I don't think it should be treated so casually, (just) because fans don't like the way you comb your hair or the way you dress. —Utah Jazz president Randy Rigby
SALT LAKE CITY — The Utah Jazz opened camp on Monday with a new general manager and a platoon of new players, too. It seems that during the offseason, former G.M. Kevin O'Connor was a busy guy.
Among other things, he added Mo Williams, Marvin Williams and Randy Foye, drafted Kevin Murphy from Tennessee Tech, and hired his own eventual replacement, Dennis Lindsey, from San Antonio. Henceforth, O'Connor will answer only to the title of v.p. of basketball operations, which is a fancy way of saying he's sharing his duties with Lindsey. Both will work on personnel matters.
All of the above means that expectations are fairly high. If the Jazz fail this season, it won't be for lack of trying on management's part. One thing Lindsey knows about his status: At least he's wanted. That can't be said of every general manger.
In an unprecedented move in American sports, Seattle Sounders minority owner Drew Carey, the comedian and "The Price is Right" game show host, has delivered his all-time greatest gag line. Beginning Sunday, season-ticket holders and fan club members will be allowed to vote on whether to retain Sounders G.M. Adrian Hanauer, as per Carey's request. Results will be announced at a board meeting in December.

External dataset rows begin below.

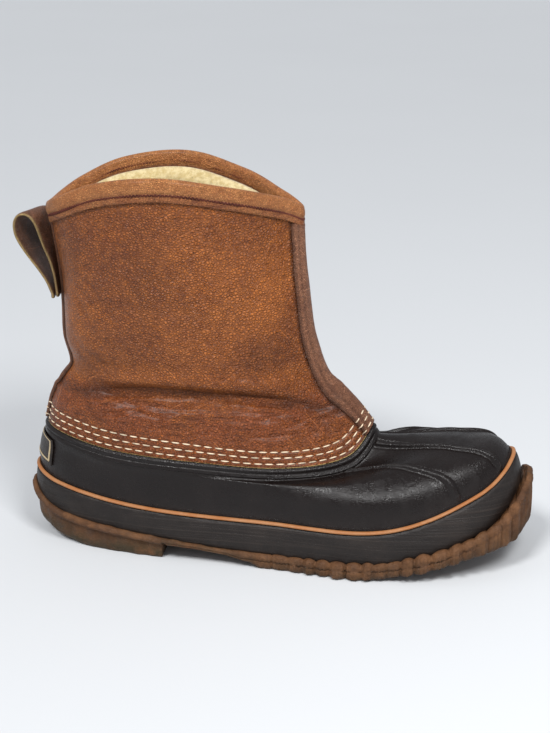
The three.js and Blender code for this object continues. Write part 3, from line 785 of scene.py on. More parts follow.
@dataclass(frozen=True)
class PaintedLightSpot:
    """A patch of painted sheen on the shaft, or of painted shade if its strength is less than 0.

    Attributes:
        x: its middle, from heel to toe.
        z: its middle, above the floor.
        wide: how far it spreads along x.
        high: how far it spreads along z.
        strength: from -1 to 1.
    """

    x: float
    z: float
    wide: float
    high: float
    strength: float


# Patches of painted sheen (strength above 0) and painted shade (strength below 0) on the shaft's leather.
PAINTED_LIGHT_SPOTS = (
    PaintedLightSpot(84, 150, 9, 24, 0.9), PaintedLightSpot(58, 128, 22, 12, 0.5), PaintedLightSpot(-28, 140, 8, 22, 0.7), PaintedLightSpot(-36, 106, 9, 10, 0.8),
    PaintedLightSpot(0, 112, 26, 8, 0.55), PaintedLightSpot(62, 178, 16, 12, 0.45), PaintedLightSpot(38, 190, 12, 8, 0.4), PaintedLightSpot(96, 112, 14, 8, 0.5),
    PaintedLightSpot(20, 172, 15, 22, -0.75), PaintedLightSpot(-24, 184, 10, 16, -0.5), PaintedLightSpot(84, 124, 13, 11, -0.8),
    PaintedLightSpot(8, 134, 15, 14, -0.45), PaintedLightSpot(44, 150, 10, 12, -0.3), PaintedLightSpot(112, 92, 14, 6, -0.4),
)


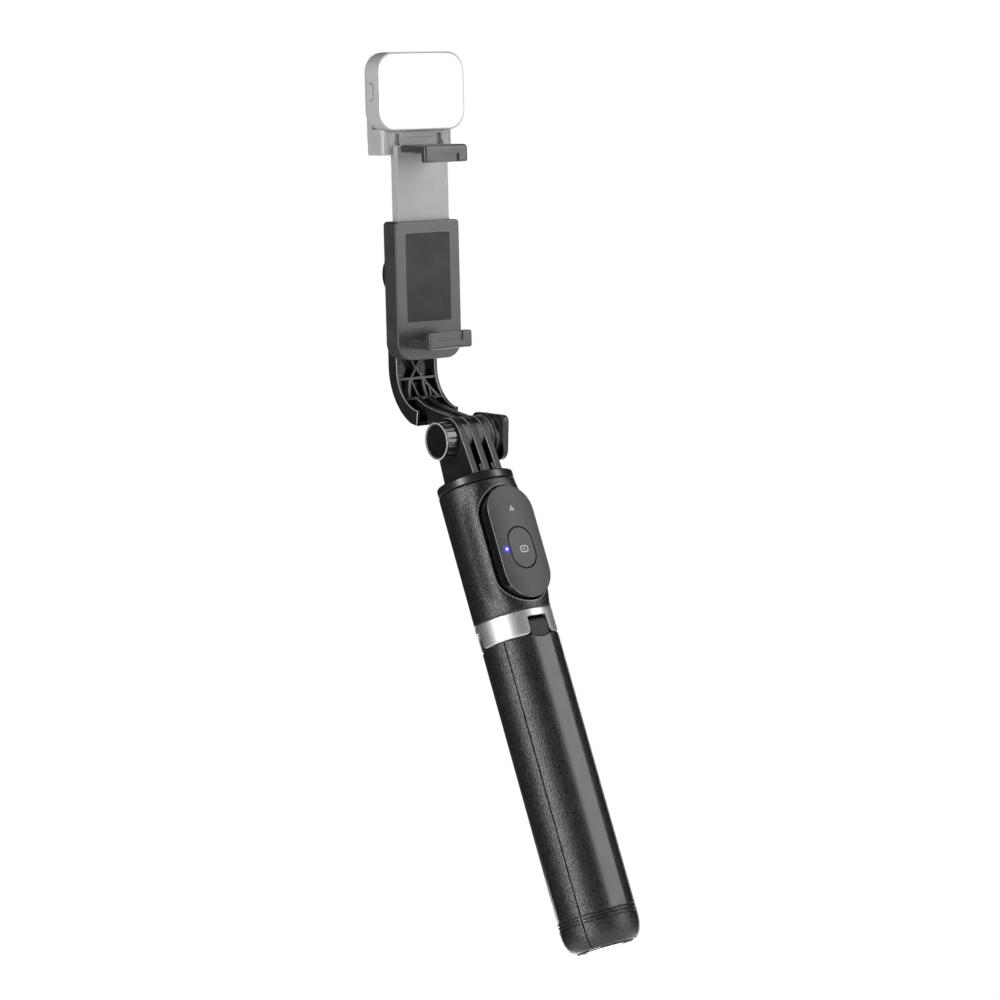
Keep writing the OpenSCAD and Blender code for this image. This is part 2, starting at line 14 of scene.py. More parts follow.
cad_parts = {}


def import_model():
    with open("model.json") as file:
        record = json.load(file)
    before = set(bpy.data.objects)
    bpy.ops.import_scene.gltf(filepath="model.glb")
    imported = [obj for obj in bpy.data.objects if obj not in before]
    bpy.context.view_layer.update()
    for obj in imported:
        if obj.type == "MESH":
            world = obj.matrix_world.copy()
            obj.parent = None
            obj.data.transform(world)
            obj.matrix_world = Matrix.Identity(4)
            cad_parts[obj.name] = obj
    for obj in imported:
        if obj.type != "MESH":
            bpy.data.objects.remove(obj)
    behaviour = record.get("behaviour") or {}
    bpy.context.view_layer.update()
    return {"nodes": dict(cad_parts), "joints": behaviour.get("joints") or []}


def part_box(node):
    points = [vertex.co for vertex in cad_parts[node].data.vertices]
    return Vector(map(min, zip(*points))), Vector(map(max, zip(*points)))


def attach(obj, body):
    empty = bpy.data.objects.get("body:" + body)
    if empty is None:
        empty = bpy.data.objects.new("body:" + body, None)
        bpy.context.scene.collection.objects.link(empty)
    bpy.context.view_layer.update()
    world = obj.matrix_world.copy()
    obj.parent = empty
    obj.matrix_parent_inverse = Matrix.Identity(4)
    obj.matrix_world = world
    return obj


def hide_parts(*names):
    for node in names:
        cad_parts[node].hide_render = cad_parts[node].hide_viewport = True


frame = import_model()
NODES = frame["nodes"]
MM = 0.001


# ------------------------------------------------------------------ places from the frame

def joint(name):
    return next(j for j in frame["joints"] if j["name"] == name)


def mm_box(node):
    low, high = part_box(node)
    return Vector(low) / MM, Vector(high) / MM


collar_low, collar_high = mm_box("collar")
GRIP_R = collar_high.x
COLLAR_Z, SHELL_Z = collar_low.z, collar_high.z
CAP_Z = mm_box("fork_head")[0].z
SHELL_TOP = mm_box("handle_shell")[1].z
remote_low, remote_high = mm_box("remote_face")
SEAT_Z = (remote_low.z + remote_high.z) / 2
REMOTE_R = remote_high.x
REMOTE_HALF = (remote_high.z - remote_low.z) / 2 - REMOTE_R
FACE_Y = remote_low.y
BACK_Y = mm_box("remote_base")[1].y
button_low, button_high = mm_box("remote_button")
BUTTON_Z = (button_low.z + button_high.z) / 2
led_low, led_high = mm_box("remote_led")
LED_X = (led_low.x + led_high.x) / 2
HINGE_Z = joint("head_tilt")["pos_m"][2] / MM
slide_axis = joint("clamp_slide")["axis"]
TILT = math.atan2(-slide_axis[1], slide_axis[2])
HEAD = Matrix.Translation((0, 0, HINGE_Z * MM)) @ Matrix.Rotation(TILT, 4, "X")
LEG_ANGLES = {"leg_front": -90, "leg_right": 30, "leg_left": 150}


# ------------------------------------------------------------------ outlines

def unit(value):
    """The value held between 0 and 1."""
    return min(max(value, 0), 1)


def arc(cx, cy, r, a0, a1, n=12):
    """Points of an arc, degrees."""
    steps = [math.radians(a0 + (a1 - a0) * i / n) for i in range(n + 1)]
    return [(cx + r * math.cos(a), cy + r * math.sin(a)) for a in steps]


def circle(r, cx=0.0, cy=0.0, n=48):
    return arc(cx, cy, r, 0, 360 * (n - 1) / n, n - 1)


def slot(half, r, cy=0.0, cx=0.0, n=24):
    """A rounded bar standing along its second axis."""
    return arc(cx, cy + half, r, 0, 180, n) + arc(cx, cy - half, r, 180, 360, n)


def box_outline(w, h, r, cx=0.0, cy=0.0):
    x, y = w / 2, h / 2
    return [(cx - x, cy - y, r), (cx + x, cy - y, r), (cx + x, cy + y, r), (cx - x, cy + y, r)]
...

Though the club would name a successor, the point is that the fans would have a say in a firing. A similar vote will occur in four years. By then, who knows, maybe Sounders fans will be choosing coaches and players, too. (It's a good thing for Bronco Mendenhall that he wasn't up for review after BYU's failed two-point conversion try in Boise.)
Asked his opinion on the Sounders' situation, Lindsey noted his appreciation for Jazz fans, but added: "It would be tough to run a team that way. Hopefully the Miller family won't subscribe to that philosophy."
In a way, Carey's idea makes sense. Voting gives fans a sense of investment and importance. As the comedian says, fans can see whether a team is progressing, same as the media. At the same time, they aren't informed as to what potential trades/upgrades are or were in the works. They also don't often know what salary cap/revenue/family/health/attitude matters exist.
Though fans have some idea on salary cap issues, they surely don't know whether a G.M. is being pressured by the owners to spend less or being undercut by the coach and undermined by players.
"I don't think it should be treated so casually, (just) because fans don't like the way you comb your hair or the way you dress," Jazz president Randy Rigby said. "You send the wrong message — that those things are trivialized. It's people's careers involved, and they need to be weighed much heavier than by just the fan base."
There's a lot of marketing savvy and a ton of silliness in the Sounders' promotion. Could fans have talked Dwight Howard into coming to Utah, or found someone that could have? Unlikely. Media members regularly assess the performance of professional and college coaches and management, but when did a team ever listen to their suggestions?
Besides, no owner ever gave the media permission to fire an executive.
Fan firings might engage the boosters but they could also disengage teams from their moorings. Jazz fans unfurled banners in the early 1990s urging owner Larry H. Miller to fire Jerry Sloan. That was before two trips to the NBA Finals.
"We're all judged by wins and losses, in one shape or form. We all understand that," O'Connor said. "People have got every right to do what they want to do. I think common sense would hopefully prevail in certain situations."
Fan input is one thing, but imitating Donald Trump on "The Apprentice" is another. Rigby estimates less than half the background on player moves ever gets to the public. Americans seldom pick the smartest people for their leaders. Now they get to decide how to run their teams?
Please, stop with the jokes. They're killing me.